╔══

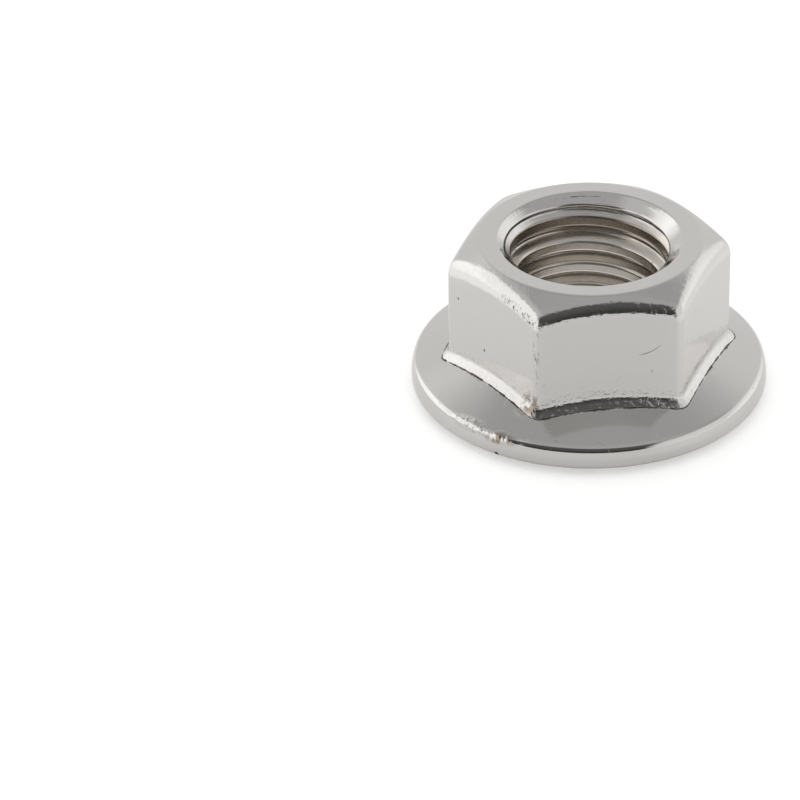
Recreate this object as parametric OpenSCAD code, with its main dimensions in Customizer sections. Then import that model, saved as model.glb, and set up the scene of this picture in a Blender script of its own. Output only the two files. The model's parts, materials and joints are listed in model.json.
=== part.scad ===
// Hexagon flange nut with a toothed bearing face, forged in one piece.
// All sizes are in millimetres. The origin is the centre of the bearing plane, which the tooth
// tops touch, and +Z runs along the nut's axis towards the top of the hexagon.

/* [Thread] */
// Nominal diameter of the screw that the nut takes
thread_d = 10; // [9:0.5:11]
// Rise of the thread in one turn, which sets the bore that it is cut in
thread_pitch = 1.5; // [1:0.25:1.75]
// How far the top countersink reaches past the screw's diameter, on each side
top_mouth_step = 0.6; // [0.2:0.1:0.8]
// How far the bottom countersink reaches past the screw's diameter, on each side
bottom_mouth_step = 0.7; // [0.2:0.1:0.9]
// Full cone angle of both countersinks
mouth_angle = 90; // [80:5:120]
// Rounding of the edge round each countersink
mouth_round = 0.25; // [0.1:0.05:0.4]

/* [Hexagon] */
// Width across two opposite flats
across_flats = 15; // [14:0.25:16.5]
// Height of the whole nut, from the tooth tops to the top land
nut_height = 10; // [8:0.5:12]
// How far the six upright edges are taken back from sharp corners
corner_cut = 0.16; // [0.08:0.02:0.3]
// Width of the sloping cone between the round top land and the middle of a flat
top_chamfer = 0.8; // [0.5:0.1:1]
// Fall of that cone from the horizontal, in degrees
top_slope = 28; // [20:1:35]
// Rounding where the cone bends down into the flats
edge_round = 1; // [0.5:0.1:1.2]

/* [Flange] */
// Outer diameter of the flange
flange_d = 21.5; // [20.5:0.25:24]
// Fall of the flange's upper face from the horizontal, in degrees
flange_slope = 22; // [15:1:26]
// Height of the flange's rim
rim_height = 1.4; // [1.3:0.1:1.8]
// Height of the upright lower part of the rim
rim_upright = 0.7; // [0.6:0.05:0.8]
// How far the rim leans in above its upright part
rim_lean = 0.15; // [0:0.05:0.3]
// Rounding of the rim's lower edge
rim_lower_round = 0.35; // [0.1:0.05:0.4]
// Rounding of the rim's upper edge, and of the bend where its lean starts
rim_upper_round = 0.4; // [0.2:0.05:0.45]
// How far the foot of the hexagon flares out over the flange
foot_flare = 0.4; // [0.2:0.05:0.6]
// Fall of the flared foot from the horizontal, in degrees
foot_slope = 50; // [45:1:60]

/* [Bearing face] */
// Number of locking teeth
tooth_count = 24; // [20:1:28]
// Height of a tooth from the valley to its top
tooth_depth = 0.3; // [0.25:0.05:0.45]
// Width of the curved ramp that climbs from a valley to the flat top of a tooth
tooth_ramp = 1.6; // [1.2:0.1:1.8]
// Radius of the ramp's swell
tooth_swell = 5; // [4.2:0.1:5.4]
// How far the plain ring and band lie back from the valleys
tooth_relief = 0.05; // [0.05:0.05:0.2]
// Plain band between the ends of the teeth and the outside of the rim
rim_band = 0.6; // [0.5:0.05:0.8]
// Width of the smooth ring between the bottom countersink and the circle that the teeth curve into
ring_width = 1.35; // [1:0.05:1.6]
// How far outside that circle the tips of the teeth are cut back
tip_cut = 0.3; // [0.25:0.05:0.5]

/* [Hidden] */
$fn = 96;

// Amount by which a cutter passes the face that it cuts through
past = 1;
// Number of cone bands that round the edge between the top and the flats
band_count = 2;

bore_r = (thread_d - thread_pitch) / 2;
flat_r = across_flats / 2;
land_r = flat_r - top_chamfer;
corner_r = flat_r / cos(30) - corner_cut;
flange_r = flange_d / 2;

// Flange: the underside lies above the bearing plane by a tooth's height and its relief
underside_z = tooth_depth + tooth_relief;
rim_top_r = flange_r - rim_lean;
rim_top_z = underside_z + rim_height;
seat_z = underside_z + rim_height / 2;
foot_r = flat_r + foot_flare;

// Teeth: each step is an arc that leaves the rim square to it and runs into the inner ring
teeth_out_r = flange_r - rim_band;
teeth_in_r = thread_d / 2 + bottom_mouth_step + ring_width;
step_r = (pow(teeth_out_r, 2) - pow(teeth_in_r, 2)) / (2 * teeth_in_r);
step_centre_r = teeth_in_r + step_r;
step_sweep = atan(step_r / teeth_out_r);
tooth_pitch = 360 / tooth_count;

function unit(v) = v / norm(v);

// Height of the flange's sloping face at distance r from the axis
function flange_z(r) = rim_top_z + (rim_top_r - r) * tan(flange_slope);

// Tangent points and centre of a fillet of radius f at corner b, between neighbours a and c
function fillet(a, b, c, f) =
    let (u = unit(a - b), w = unit(c - b), half = acos(u * w) / 2)
    [b + u * f / tan(half), b + w * f / tan(half), b + unit(u + w) * f / sin(half)];

// Convex outline whose corners [r, z, fillet radius] are rounded; a radius of 0 keeps one sharp
module rounded_outline(corners) {
    n = len(corners);
    place = [for (c = corners) [c[0], c[1]]];
    round = [for (i = [0:n - 1])
        fillet(place[(i + n - 1) % n], place[i], place[(i + 1) % n], corners[i][2])];
    polygon([for (i = [0:n - 1])
        each (corners[i][2] > 0 ? [round[i][0], round[i][1]] : [place[i]])]);
    for (i = [0:n - 1])
        if (corners[i][2] > 0)
            translate(round[i][2]) circle(r = corners[i][2]);
}

// Cone that crosses the middle of the +X flat at height z, falls outwards at the given slope, and
// meets that flat in the same arch as a face about the nut's axis that falls at arch_slope
module arch_cone(z, slope, arch_slope, low, high) {
    reach = flat_r * tan(slope) / tan(arch_slope);
    translate([flat_r - reach, 0, low])
        cylinder(h = high - low,
                 r1 = reach + (z - low) / tan(slope),
                 r2 = reach + (z - high) / tan(slope));
}

// The first child with copies of the second cut out of it, one after another round the axis
module cut_round(count) {
    if (count == 0)
        children(0);
    else
        difference() {
            cut_round(count - 1) { children(0); children(1); }
            rotate(count * $step) children(1);
        }
}

// What lies outside the cone band of the given slope, along the top edge of the +X flat
module edge_waste(slope) {
    edge_z = nut_height - top_chamfer * tan(top_slope);
    centre_z = edge_z - edge_round * tan((90 - top_slope) / 2);
    band_z = centre_z + edge_round * (1 - sin(slope)) / cos(slope);
    low = centre_z - edge_round;
    difference() {
        translate([flat_r - 2 * edge_round, -corner_r, low])
            cube([3 * edge_round, 2 * corner_r, nut_height + past - low]);
        arch_cone(band_z, slope, top_slope, low - past, nut_height + 2 * past);
    }
}

// Hexagon with one flat facing +X, turned to a cone on top and to a cylinder at its corners
module hexagon_blank() {
    intersection() {
        translate([0, 0, seat_z]) rotate(30)
            cylinder(h = nut_height - seat_z, r = flat_r / cos(30), $fn = 6);
        cylinder(h = nut_height, r = corner_r);
        cylinder(h = nut_height, r1 = land_r + nut_height / tan(top_slope), r2 = land_r);
    }
}

// The blank with the edges between its top and its flats rounded in bands
module hexagon_head(bands = band_count) {
    if (bands == 0)
        hexagon_blank();
    else
        cut_round(6, $step = 60) {
            hexagon_head(bands - 1);
            edge_waste(top_slope + (90 - top_slope) * bands / (band_count + 1));
        }
}

// Flared foot where the flats run out over the flange
module hexagon_foot() {
    flare_z = flange_z(foot_r) + foot_flare * tan(foot_slope);
    round_r = corner_r + foot_flare;
    intersection() {
        intersection_for (turn = [0:60:300])
            rotate(turn) arch_cone(flare_z, foot_slope, flange_slope, seat_z, flare_z);
        translate([0, 0, seat_z])
            cylinder(h = flare_z - seat_z,
                     r1 = round_r + (flange_z(round_r) - seat_z) / tan(foot_slope),
                     r2 = round_r + (flange_z(round_r) - flare_z) / tan(foot_slope));
    }
}

// Conical flange with a rounded, slightly leaning rim
module flange() {
    hidden_r = land_r;
    rotate_extrude()
        rounded_outline([
            [0, underside_z, 0],
            [flange_r, underside_z, rim_lower_round],
            [flange_r, underside_z + rim_upright, rim_lean > 0 ? rim_upper_round : 0],
            [rim_top_r, rim_top_z, rim_upper_round],
            [hidden_r, flange_z(hidden_r), 0],
            [0, flange_z(hidden_r), 0]
        ]);
}

// Hollow under a tooth's ramp, which swells up from the foot of the next tooth's step. It turns
// about the centre of that step's arc, from outside the rim to inside the ring.
module ramp_hollow() {
    start = 80;
    valley = [step_r, tooth_depth];
    brow = [step_r + tooth_ramp, 0];
    half = norm(brow - valley) / 2;
    inwards = unit([tooth_depth, tooth_ramp]);
    centre = (valley + brow) / 2 + inwards * sqrt(pow(tooth_swell, 2) - pow(half, 2));
    rotate(-step_sweep) translate([step_centre_r, 0, 0])
        rotate(start) rotate_extrude(angle = 180 - start)
            difference() {
                translate([step_r, -past]) square([centre[0] - step_r, 2 * past]);
                translate(centre) circle(r = tooth_swell);
            }
}

// Ring of teeth, which climb on one side and drop square on the other
module teeth() {
    cut_round(tooth_count, $step = tooth_pitch) {
        difference() {
            cylinder(h = seat_z, r = teeth_out_r);
            translate([0, 0, -past]) cylinder(h = seat_z + 2 * past, r = teeth_in_r + tip_cut);
        }
        rotate(tooth_pitch / 2) ramp_hollow();
    }
}

// Countersink that opens upwards in a face at height 0, with its edge rounded over
module countersink(mouth_r) {
    depth = (mouth_r - bore_r) / tan(mouth_angle / 2);
    edge = mouth_round * tan((90 - mouth_angle / 2) / 2);
    rotate_extrude()
        difference() {
            polygon([
                [0, -depth],
                [bore_r, -depth],
                [mouth_r, 0],
                [mouth_r + edge, 0],
                [mouth_r + edge, past],
                [0, past]
            ]);
            translate([mouth_r + edge, -mouth_round]) circle(r = mouth_round);
        }
}

// The whole nut, one solid
module flange_nut() {
    color([0.78, 0.78, 0.77])
        difference() {
            union() {
                flange();
                teeth();
                hexagon_foot();
                hexagon_head();
            }
            translate([0, 0, -past]) cylinder(h = nut_height + 2 * past, r = bore_r);
            translate([0, 0, nut_height]) countersink(thread_d / 2 + top_mouth_step);
            translate([0, 0, underside_z])
                mirror([0, 0, 1]) countersink(thread_d / 2 + bottom_mouth_step);
        }
}

flange_nut();
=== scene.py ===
# %% [markdown]
# # A toothed flange nut in bright stainless steel
#
# The real nut is pressed from one slug of steel, tumbled until it shines, and then tapped. So the
# model is one closed skin. This lesson builds that skin in two halves, one by rings of points and
# one by a rule in Geometry Nodes, welds them, and gives them a steel that has seen some handling.
# Before any of that comes the frame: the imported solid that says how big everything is.

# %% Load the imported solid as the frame
import json
import math

import bpy
import numpy as np
from mathutils import Matrix, Vector


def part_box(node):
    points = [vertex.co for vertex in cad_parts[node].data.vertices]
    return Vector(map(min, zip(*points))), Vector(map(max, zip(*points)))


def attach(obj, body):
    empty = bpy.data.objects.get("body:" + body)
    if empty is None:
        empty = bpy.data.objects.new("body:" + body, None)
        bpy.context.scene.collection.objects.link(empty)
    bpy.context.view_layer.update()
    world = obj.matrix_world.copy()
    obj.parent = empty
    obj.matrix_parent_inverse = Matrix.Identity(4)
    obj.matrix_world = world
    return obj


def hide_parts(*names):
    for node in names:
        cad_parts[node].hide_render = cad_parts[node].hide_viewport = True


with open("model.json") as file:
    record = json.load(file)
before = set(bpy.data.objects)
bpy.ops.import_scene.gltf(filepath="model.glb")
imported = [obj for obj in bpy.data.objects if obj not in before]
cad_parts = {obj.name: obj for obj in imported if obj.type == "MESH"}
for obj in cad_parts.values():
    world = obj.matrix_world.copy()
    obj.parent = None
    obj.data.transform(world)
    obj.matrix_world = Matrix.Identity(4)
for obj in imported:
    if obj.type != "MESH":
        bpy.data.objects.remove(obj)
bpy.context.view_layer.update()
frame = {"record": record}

# %% [markdown]
# ## Sizes
#
# A drawing of a nut is in millimetres, so the geometry here is too, and one factor turns it into
# metres at the very end. The overall sizes and the bore come from the frame. The rest are the
# maker's own: slopes, roundings and the height of the teeth.

# %% Name the sizes in millimetres and degrees
MM = 0.001
low_corner, high_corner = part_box("flange_nut")
mounts = {mount["name"]: mount for mount in frame["record"]["mounts"]}
flange_r = (high_corner.x - low_corner.x) / 2 / MM
nut_top = high_corner.z / MM
bore_r = mounts["thread"]["dims"]["r_mm"]

SIDES = 6
FLAT_R = 7.5
EDGE_ROUND = 0.65
LAND_R = 6.7
TOP_SLOPE = math.radians(28)
SHOULDER_ROUND = 1.3
THREAD_R = 5.0
PITCH = 1.5
TOP_MOUTH_R = THREAD_R + 0.6
LOW_MOUTH_R = THREAD_R + 0.7
MOUTH_SLOPE = math.radians(41)

FLANGE_SLOPE = math.radians(22)
FOOT_FLARE = 0.4
FOOT_SLOPE = math.radians(50)
UNDERSIDE = 0.35
RIM_HEIGHT = 1.4
RIM_LEAN = 0.15
RIM_UPRIGHT = 0.7

TEETH = 24
TEETH_OUT_R = flange_r - 0.6
TEETH_IN_R = 7.28
STEP_RING_R = 7.05
TOOTH_SWELL = 5.0
TOOTH_TOP_AT = 1.85
print(f"nut {2 * flange_r:.1f} mm across, {nut_top:.1f} mm high, bore {2 * bore_r:.2f} mm")

# %% [markdown]
# ## A hexagon in polar form
#
# The skin is a grid: columns go round the nut, and rows go along its profile, from the thread over
# the top and down to the underside. Modelling a hexagon with a grid needs one thing: how far the
# side lies from the axis in any direction. That is a short formula, with an arc at each edge.
# The same formula, moved out a little, gives the flared foot.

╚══

### GOAL
Scan the listing above. Collect all lines with the word "update".

### ANSWER TO THIS EXERCISE
    bpy.context.view_layer.update()
bpy.context.view_layer.update()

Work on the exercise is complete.